I hate it when people say what dead people would or wouldn't have wanted. It usually seems disingenuous and presumptive to me. But I do know that my brother wouldn't want me to use his death to fuel my own self-hate or self-pity. Anyone who knew anything about Jason would know that. I do know that he wouldn't want me to dwell on the parts of our lifetime together where we disagreed, where we hurt each other, where we took things too personally. Even though it isn't fair, I am still alive. He would want me to act like it.

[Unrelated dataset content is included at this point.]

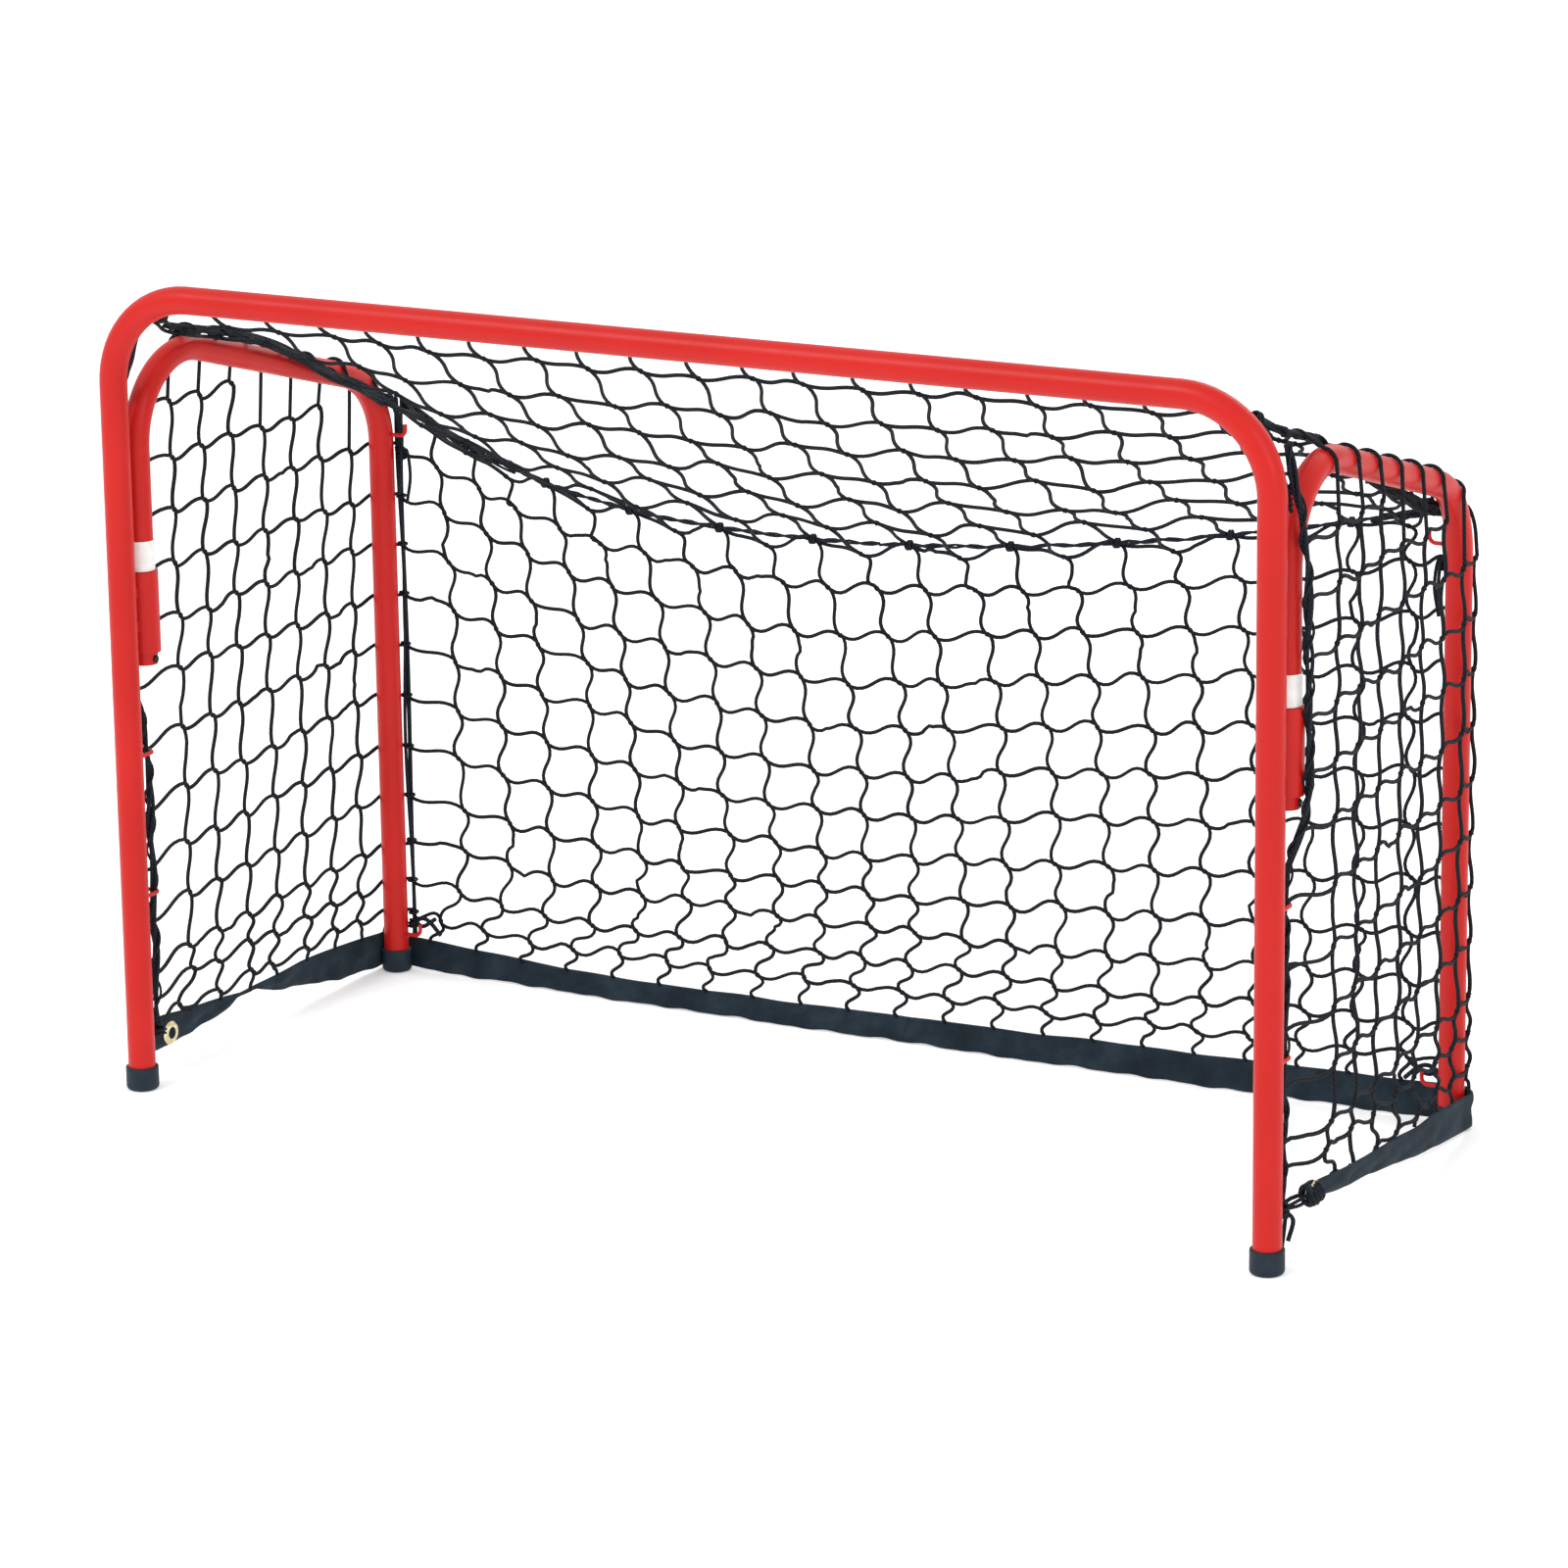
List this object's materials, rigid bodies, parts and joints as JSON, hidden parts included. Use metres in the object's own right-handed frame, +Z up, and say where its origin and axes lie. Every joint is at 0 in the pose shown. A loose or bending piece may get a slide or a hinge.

"Everyone knows you're going to live
So you might as well start trying"
-Regina Spektor
So I am actually self-caring: paying attention to what I eat and drink, resting, meditating, finding outlets, staying off Facebook (hopefully not forever but long enough to break my obsession that makes me think more about how to post about what I'm doing (and what people will say about what I'm doing) than what I'm actually doing and that keeps me scrolling and feeling jealous of my friends doing amazing things in California, Australia, Alaska, wherever, instead of paying attention to what I actually get to do). And I'm trying to remember that I am excited about graduate school, that I've wanted this for most of my life and I have it right now and I'm up for the challenge. That I have a fantastic partner and some great friends and that I will make more. That I can dance and move my body and fight for social justice and the fact that Jason can't anymore should not make me feel so guilty that I don't do what I can do.
My eternal gratitude to Gordon, for giving me way more strength than he had to give. To Andrea for keeping me fed and keeping me company, to Maggie and Jenny and Emmy and Gaea and my Mom and my Dad and Lizzie and Lizzi and Madie and everyone from my extended community who reached out and to Nell and everyone in Jason's extended community that reached out to me, too. Thank you from the bottom of my heart. I'm going to start finding the way forward now. But I'm also still going to need you all.